-- Data excerpt --
_ _ _ _
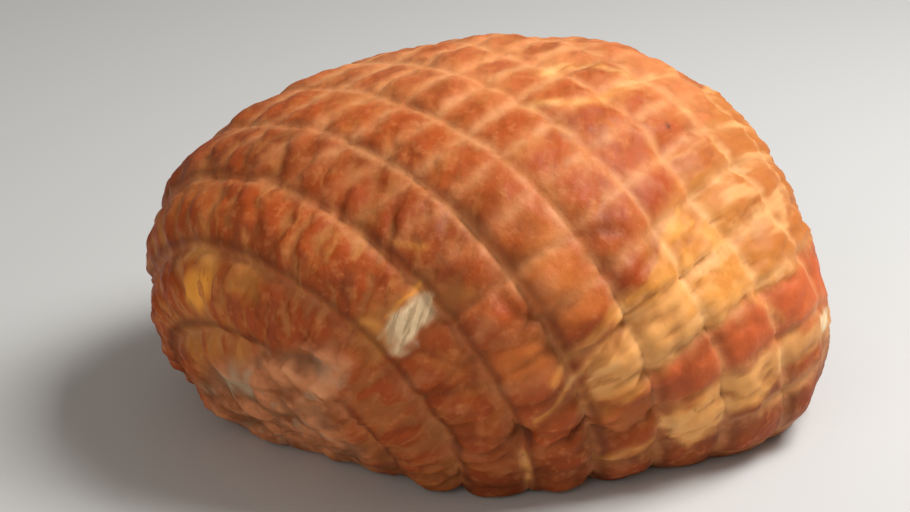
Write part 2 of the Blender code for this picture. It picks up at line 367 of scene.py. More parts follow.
# Colours as everyday 0 to 255 values
COLOURS = {
    "lean": (190, 92, 38),
    # Darker lean laid as painted shade, low down and facing down; also a tint on some cells
    "browned lean": (168, 72, 24),
    # Paler lean towards the upper right: partly its own tone, partly painted light
    "pale lean": (226, 139, 84),
    "dark blotch": (150, 56, 18),
    "dark stroke": (118, 46, 10),
    "tan stroke": (206, 134, 70),
    "fleck": (218, 132, 76),
    "cell middle": (174, 74, 26),
    "red": (214, 100, 54),
    "dark red": (168, 62, 24),
    "brown stain": (140, 74, 28),
    "tan stain": (202, 126, 62),
    "tan front": (218, 122, 54),
    "peach": (238, 160, 98),
    "ochre": (200, 132, 58),
    "gathered dark": (146, 84, 46),
    "gathered pink": (224, 146, 98),
    "gathered grey": (190, 166, 134),
    "gathered shade": (112, 80, 54),
    "knob": (244, 168, 116),
    "fat": (240, 161, 78),
    "deep fat": (210, 128, 48),
    "far fat": (186, 104, 44),
    # Painted shade in the fat's hollows and creases, and along its dark streaks like shaded folds
    "fat fold": (160, 88, 34),
    # Painted highlight along pale streaks of fat; also the colour of its real pale patches
    "fat crest": (244, 184, 118),
    # Painted shade underneath, where the surface faces down to the right
    "low brown": (104, 44, 10),
    "line on lean": (222, 152, 98),
    "line on fat": (244, 190, 128),
    # Painted shade on the groove wall past each ring
    "flank": (100, 46, 18),
    "gold": (252, 168, 66),
    "grey": (248, 216, 170),
    "grey streak": (168, 134, 98),
    # Painted shade in the relief's hollows
    "hollow": (108, 48, 16),
    # Painted highlight on the relief's crests
    "crest": (222, 148, 98),
    "rope top": (160, 62, 28),
    "rope valley": (190, 124, 68),
    # Painted shade in the creases
    "crease": (84, 36, 14),
    "speck": (60, 34, 26),
}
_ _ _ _
-- Objective --
Give back the whole listing, word for word.

-- Result for this task --
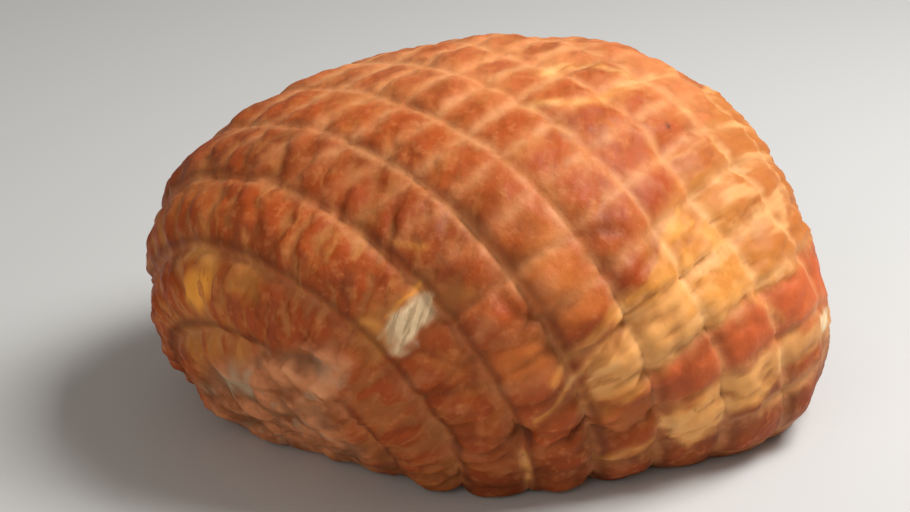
Write part 2 of the Blender code for this picture. It picks up at line 367 of scene.py. More parts follow.
# Colours as everyday 0 to 255 values
COLOURS = {
    "lean": (190, 92, 38),
    # Darker lean laid as painted shade, low down and facing down; also a tint on some cells
    "browned lean": (168, 72, 24),
    # Paler lean towards the upper right: partly its own tone, partly painted light
    "pale lean": (226, 139, 84),
    "dark blotch": (150, 56, 18),
    "dark stroke": (118, 46, 10),
    "tan stroke": (206, 134, 70),
    "fleck": (218, 132, 76),
    "cell middle": (174, 74, 26),
    "red": (214, 100, 54),
    "dark red": (168, 62, 24),
    "brown stain": (140, 74, 28),
    "tan stain": (202, 126, 62),
    "tan front": (218, 122, 54),
    "peach": (238, 160, 98),
    "ochre": (200, 132, 58),
    "gathered dark": (146, 84, 46),
    "gathered pink": (224, 146, 98),
    "gathered grey": (190, 166, 134),
    "gathered shade": (112, 80, 54),
    "knob": (244, 168, 116),
    "fat": (240, 161, 78),
    "deep fat": (210, 128, 48),
    "far fat": (186, 104, 44),
    # Painted shade in the fat's hollows and creases, and along its dark streaks like shaded folds
    "fat fold": (160, 88, 34),
    # Painted highlight along pale streaks of fat; also the colour of its real pale patches
    "fat crest": (244, 184, 118),
    # Painted shade underneath, where the surface faces down to the right
    "low brown": (104, 44, 10),
    "line on lean": (222, 152, 98),
    "line on fat": (244, 190, 128),
    # Painted shade on the groove wall past each ring
    "flank": (100, 46, 18),
    "gold": (252, 168, 66),
    "grey": (248, 216, 170),
    "grey streak": (168, 134, 98),
    # Painted shade in the relief's hollows
    "hollow": (108, 48, 16),
    # Painted highlight on the relief's crests
    "crest": (222, 148, 98),
    "rope top": (160, 62, 28),
    "rope valley": (190, 124, 68),
    # Painted shade in the creases
    "crease": (84, 36, 14),
    "speck": (60, 34, 26),
}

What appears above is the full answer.